Önceki yazılarında söz ettiğim “fiber ağlar” konusunda çalışan, TELKODER isimli dernek bana ulaştı. Dernek, Türkiye’de Telekom Hizmetleri Sektörü’nde tam rekabet ve serbestleşmenin gelişmesine doğrudan katkıda bulunmak, telekomünikasyon sektöründe faaliyet gösteren işletmeciler arasında yakın dayanışma ve işbirliğini oluşturarak hizmet kalitesi ve verimliliği yükseltmek; sektörde yer alan şirketlerin güçlenerek dünyaya açılmaları ve dış pazarlarda rekabet edebilmelerini sağlamak amaçlarıyla 26 Haziran 2002 tarihinde kurulmuş. TELKODER’e (Serbest Telekomünikasyon İşletmecileri), Türkiye’de yerleşik, yerli ve yabancı sermayeli, Türk yasalarına göre kurulmuş Telekomünikasyon İşletmecisi firmaların temsilcileri üye.
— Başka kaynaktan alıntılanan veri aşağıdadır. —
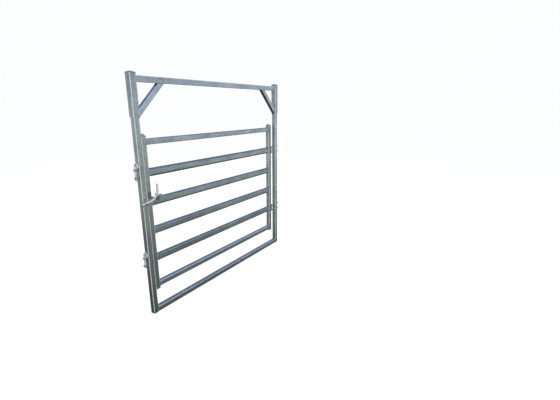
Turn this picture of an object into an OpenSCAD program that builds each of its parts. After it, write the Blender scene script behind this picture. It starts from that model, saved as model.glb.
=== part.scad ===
// Stock-yard gate in a tall arch frame, closed and latched.
// X runs from the latch post to the hinge post, Y runs from front to back, Z is up.
// The origin is on the ground under the middle of the sill. Sizes are in millimetres.

/* [Frame] */
// Clear width between the two posts
clear_w = 2010; // [1600:10:2600]
// Clear height from the ground to the underside of the header
clear_h = 2038; // [1980:1:2600]
// Side of the square post tube
post_w = 50; // [40:1:60]
// Side of the square header and sill tube
beam_w = 50; // [42:1:60]
// Side of the square brace tube
brace_w = 45; // [38:1:54]
// Wall of every frame tube
frame_wall = 3; // [2:0.5:3.5]
// Length of each arch upright that slips down over its post
sleeve_l = 342; // [310:1:410]
// How far each corner brace reaches along the header and down the upright
brace_leg = 245; // [205:1:260]

/* [Leaf] */
// Distance between rail centre lines
rail_pitch = 265; // [220:1:280]
// Height of the lowest rail's centre line above the ground
first_rail_z = 236; // [196:1:284]
// Height of the oval middle rails
rail_h = 74; // [62:1:88]
// Thickness of the oval middle rails
rail_t = 38; // [32:1:45]
// Side of the square top and bottom rails
edge_rail_w = 50; // [42:1:50]
// Side of the square stile tube
stile_w = 50; // [42:1:60]
// Wall of every leaf tube
leaf_wall = 2.5; // [2:0.5:3]
// Gap between the latch stile and the latch post
latch_gap = 34; // [28:1:41]
// Gap between the hinge stile and the hinge post
hinge_gap = 20; // [16:1:24]

/* [Hinges] */
// Diameter of the hinge pins
hinge_pin_d = 16; // [13:0.5:19]
// Outer diameter of the hinge knuckles
knuckle_d = 28; // [26:1:33]
// Height of the hinge knuckles
knuckle_h = 56; // [47:1:67]
// Thickness of the hinge and coupling lugs
lug_t = 8; // [6:0.5:10]

/* [Latch] */
// Diameter of the bent latch bar
latch_rod_d = 20; // [16:1:22]
// Inner width of the latch bracket
latch_bracket_w = 50; // [46:1:60]
// Diameter of the latch pivot bolt
pivot_d = 12; // [10:1:14]

/* [Couplings] */
// Diameter of the coupling pins
coupling_pin_d = 16; // [13:0.5:19]
// Clear space between the two lugs of a coupling
coupling_gap = 62; // [52:1:74]
// Height of the upper coupling's centre
coupling_top_z = 1310; // [1090:1:1570]
// Height of the lower coupling's centre
coupling_low_z = 525; // [437:1:630]

/* [Hidden] */
$fn = 48;
tiny = 0.01;
corner_r = 6;
running_gap = 0.05;
post_in = clear_w / 2;
post_mid = post_in + post_w / 2;
post_out = post_in + post_w;
post_face = post_w / 2;

sleeve_slack = 2;
sleeve_w = post_w + 2 * (sleeve_slack + frame_wall);
sleeve_in = post_mid - sleeve_w / 2;
header_mid_z = clear_h + beam_w / 2;
cap_stand = 19;
sleeve_top_z = clear_h + beam_w + cap_stand;
sleeve_low_z = sleeve_top_z - sleeve_l;
post_insert = 150;
post_top_z = sleeve_low_z + post_insert;
foot_t = 4;

leaf_slack = 2;
leaf_y = post_face + leaf_slack + stile_w / 2;
latch_stile_x = -post_in + latch_gap + stile_w / 2;
hinge_stile_x = post_in - hinge_gap - stile_w / 2;
rail_x0 = latch_stile_x + stile_w / 2;
rail_x1 = hinge_stile_x - stile_w / 2;
rail_count = 6;
function rail_z(number) = first_rail_z + (rail_count - number) * rail_pitch;
stile_over = 50;
stile_under = 40;
stile_top_z = rail_z(1) + stile_over;
stile_low_z = rail_z(rail_count) - stile_under;

// The hinge axis stands behind the post, so that the leaf can fold right back.
hinge_reach = 27;
hinge_x = hinge_stile_x + stile_w / 2 + hinge_reach;
hinge_lug_gap = 1;
hinge_low_z = rail_z(5);
hinge_top_z = rail_z(2);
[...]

Derneğin öncelikleri:
Fiber altyapının rekabetçi bir ortamda hızlı ve yaygın olarak tüm Türkiye’de tesis edilmesi,
AB koşullarına uyumun ve serbest rekabetin sağlanması,
Telekomünikasyon alanında yerli ve yabancı yatırımlarının artırılması,
Telekomünikasyon alanında hizmet çeşitliliğinin ve kalitenin artırılması,
Tüketicilerin uygun fiyatlarla hizmet almasının sağlanması,
Mevzuat ve düzenlemelerin etkin olarak uygulanmasının sağlanması, olarak sıralanıyor.
TELKODER’in hedefleri
TELKODER, nispeten küçük ölçekli firmaların, sektörün büyük gruplarıyla rekabet sorununu çözmek için gerek yer altı gözlerinin, gerekse baz istasyonlarının paylaşımının sağlanması için çalışıyor. “Makul fiyatlandırma yapılarak, küçük firmaların büyümesi ve yeni firmaların piyasaya girebilmesinin önü açılmalı”; “tesis paylaşımı ve geçiş hakları sorunlarının çözümü ile verimlilik sağlanmalı” diyor.
Çözüm yolları
TELKODER’e göre, sorunla ilgili bazı istekler şöyle:
Avrupa Birliği, 2020 yılına kadar evlerin yarısına 100 MB hızındaki fiber hatlarla ulaşmayı, diğer yarısına da 30 MB hızın sağlanmasını planlamış durumda. Ülkemizde de fiber şebekelerin kurulması önündeki engellerin kaldırılması ile birlikte, yerli ve yabancıların telekomünikasyon alanına ilgilerinin artması sağlanacaktır.
Yeni teknolojiler ve yenilikçilik, uygun iklimde yaratılır ve uygulanır. Facebook, Twitter, YouTube, Skype, WhatsApp, ön ödemeli mobil kartlar ve benzerleri gibi uygulamalar, rekabetçi ortama en erken geçilen, uygun altyapıya en önce sahip olan yerde, ABD’de ortaya çıktı. Hepsi de çok küçükten başlayıp büyüdüler. Biz de vakit kaybetmeden, yaygın, rekabetçi, hızlı geniş bant şebekelerini gerçekleştirmeliyiz. Yeni fiber şebekeleri yapamazsak, “yeni teknolojiler, buluşlar ve yenilikçilik” dar yollarda vakit kaybeder.
Fiber şebekesi kurmak için sadece “geçiş hakkı” izni yetmiyor; belediyelerden de izin almak gerekiyor. Dünyada yerel yönetimler hızlı internetin kendi şehirleri için hem bireysel hem de ticari alanlarda ciddi üstünlük sağlayacağını biliyorlar ve adeta yarış edercesine fiber optik şebekelerin kurulmasına destek veriyorlar. Ancak, örneğin İstanbul’da, dünyanın tam tersine bir uygulamayla işletmecilerin “fiberoptik altyapı” tesis etmelerine ve var olan altyapıları kullanmalarına İstanbul Büyükşehir Belediyesi tarafından izin verilmiyor.
Sektörün doğrudan muhatabı konumundaki Ulaştırma Bakanlığı Müsteşarı’nın, aynı zamanda, sektörde altyapı ve üstyapı ağırlığı açısından tekel konumunu ağırlıkla muhafaza eden Türk Telekom’un da (özelleşmiş olmasına rağmen) Yönetim Kurulu Başkan Yardımcılığı görevinde olması, her türlü art niyetten vareste tutulsa bile, diğer işletmeciler açısından, bir haksız rekabet konusu olmakta devam ediyor.